INFORMATION SUPPLIED:

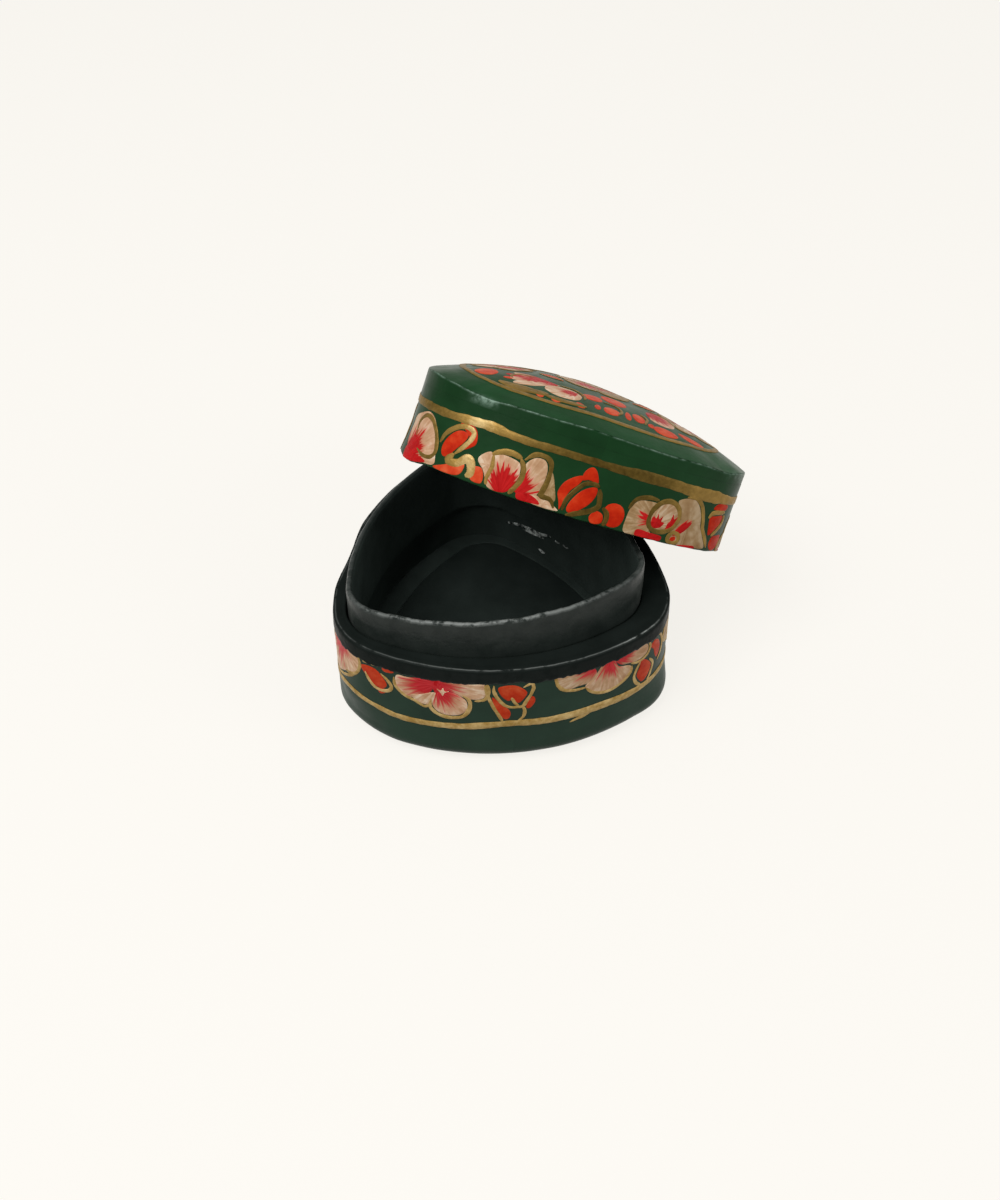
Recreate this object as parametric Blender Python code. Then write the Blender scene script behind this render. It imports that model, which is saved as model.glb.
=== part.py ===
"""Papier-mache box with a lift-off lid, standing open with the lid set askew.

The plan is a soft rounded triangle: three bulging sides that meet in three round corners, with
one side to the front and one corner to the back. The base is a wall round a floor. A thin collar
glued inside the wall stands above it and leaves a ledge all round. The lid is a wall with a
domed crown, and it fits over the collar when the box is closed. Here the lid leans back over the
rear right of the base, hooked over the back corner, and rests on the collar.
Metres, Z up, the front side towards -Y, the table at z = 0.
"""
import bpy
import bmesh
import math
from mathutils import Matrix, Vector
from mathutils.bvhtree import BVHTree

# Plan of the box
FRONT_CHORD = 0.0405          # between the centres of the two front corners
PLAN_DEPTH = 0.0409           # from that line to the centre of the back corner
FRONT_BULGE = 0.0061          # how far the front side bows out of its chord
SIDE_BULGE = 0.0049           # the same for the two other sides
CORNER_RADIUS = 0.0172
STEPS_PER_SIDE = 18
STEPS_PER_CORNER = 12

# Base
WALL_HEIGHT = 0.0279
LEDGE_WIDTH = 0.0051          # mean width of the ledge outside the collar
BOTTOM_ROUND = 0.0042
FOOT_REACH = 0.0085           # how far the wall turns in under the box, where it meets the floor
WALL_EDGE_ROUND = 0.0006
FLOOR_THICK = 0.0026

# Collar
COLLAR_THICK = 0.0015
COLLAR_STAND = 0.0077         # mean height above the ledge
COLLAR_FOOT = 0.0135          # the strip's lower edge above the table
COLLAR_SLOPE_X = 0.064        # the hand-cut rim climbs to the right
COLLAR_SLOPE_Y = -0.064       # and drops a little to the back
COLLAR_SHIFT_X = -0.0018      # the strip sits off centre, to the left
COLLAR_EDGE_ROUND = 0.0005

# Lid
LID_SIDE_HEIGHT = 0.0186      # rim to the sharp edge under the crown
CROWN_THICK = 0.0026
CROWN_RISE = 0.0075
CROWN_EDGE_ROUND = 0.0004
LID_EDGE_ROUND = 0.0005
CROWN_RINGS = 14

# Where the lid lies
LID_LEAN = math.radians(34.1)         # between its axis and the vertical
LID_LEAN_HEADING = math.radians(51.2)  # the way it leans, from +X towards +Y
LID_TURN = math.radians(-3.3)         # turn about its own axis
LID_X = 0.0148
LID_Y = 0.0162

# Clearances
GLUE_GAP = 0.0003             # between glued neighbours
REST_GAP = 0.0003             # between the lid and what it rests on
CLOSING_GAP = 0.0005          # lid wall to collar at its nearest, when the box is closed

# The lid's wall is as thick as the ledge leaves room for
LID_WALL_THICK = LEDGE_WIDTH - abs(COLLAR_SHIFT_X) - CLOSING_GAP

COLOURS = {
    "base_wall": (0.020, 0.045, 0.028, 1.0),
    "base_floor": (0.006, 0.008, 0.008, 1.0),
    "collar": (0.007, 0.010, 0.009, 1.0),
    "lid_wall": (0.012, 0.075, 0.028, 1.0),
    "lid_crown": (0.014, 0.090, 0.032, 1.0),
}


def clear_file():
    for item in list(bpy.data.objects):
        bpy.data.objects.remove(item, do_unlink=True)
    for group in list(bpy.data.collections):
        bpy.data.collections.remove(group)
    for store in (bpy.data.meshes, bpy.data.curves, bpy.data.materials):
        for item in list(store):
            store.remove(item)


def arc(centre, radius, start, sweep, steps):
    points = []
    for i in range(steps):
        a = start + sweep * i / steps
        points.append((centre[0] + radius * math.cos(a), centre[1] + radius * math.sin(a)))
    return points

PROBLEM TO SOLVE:
Only the lines from the first line of the material above through the line that contains "from mathutils.bvhtree import BVHTree" should be quoted, each one exactly.

THE RESPONSE:
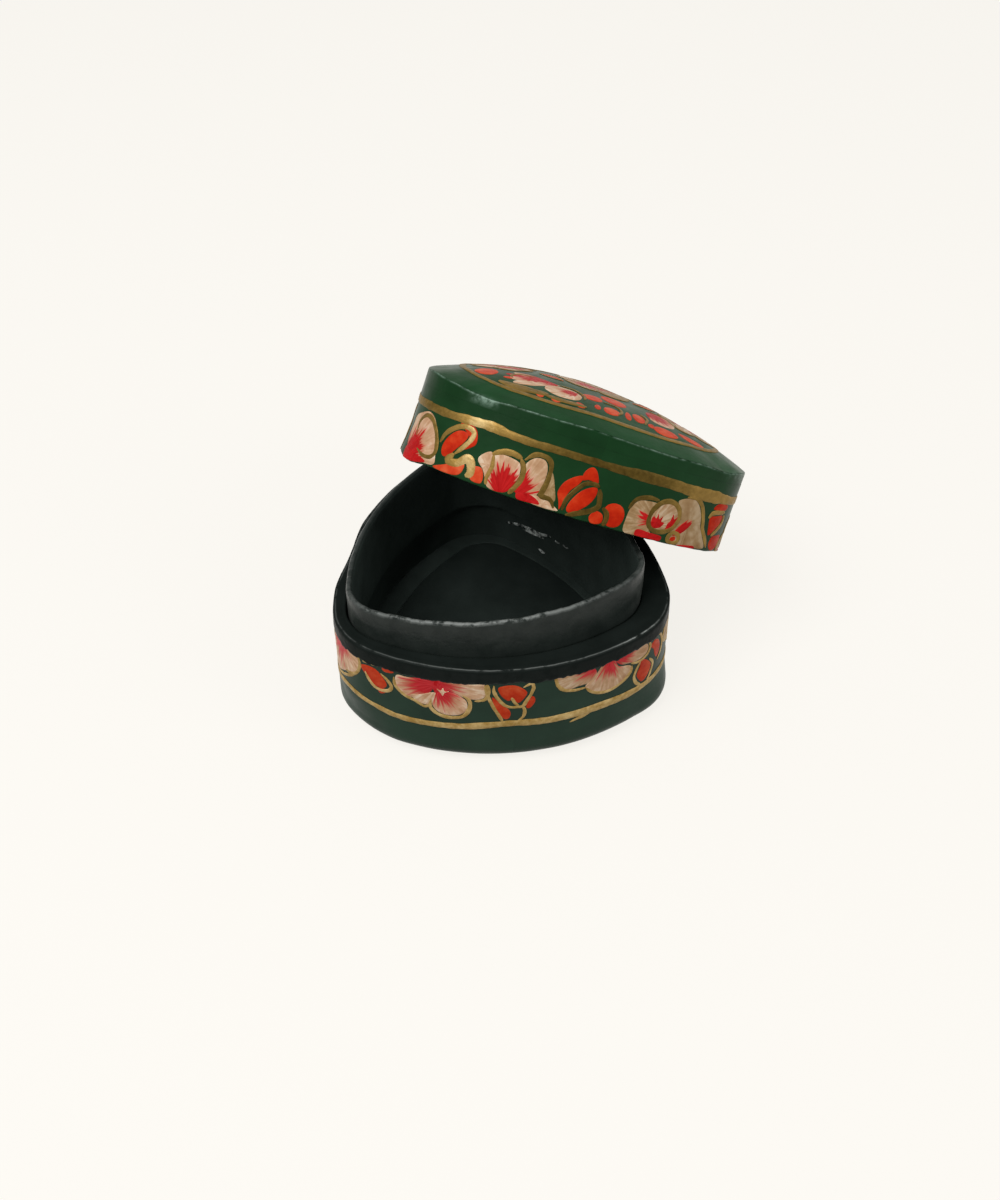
Recreate this object as parametric Blender Python code. Then write the Blender scene script behind this render. It imports that model, which is saved as model.glb.
=== part.py ===
"""Papier-mache box with a lift-off lid, standing open with the lid set askew.

The plan is a soft rounded triangle: three bulging sides that meet in three round corners, with
one side to the front and one corner to the back. The base is a wall round a floor. A thin collar
glued inside the wall stands above it and leaves a ledge all round. The lid is a wall with a
domed crown, and it fits over the collar when the box is closed. Here the lid leans back over the
rear right of the base, hooked over the back corner, and rests on the collar.
Metres, Z up, the front side towards -Y, the table at z = 0.
"""
import bpy
import bmesh
import math
from mathutils import Matrix, Vector
from mathutils.bvhtree import BVHTree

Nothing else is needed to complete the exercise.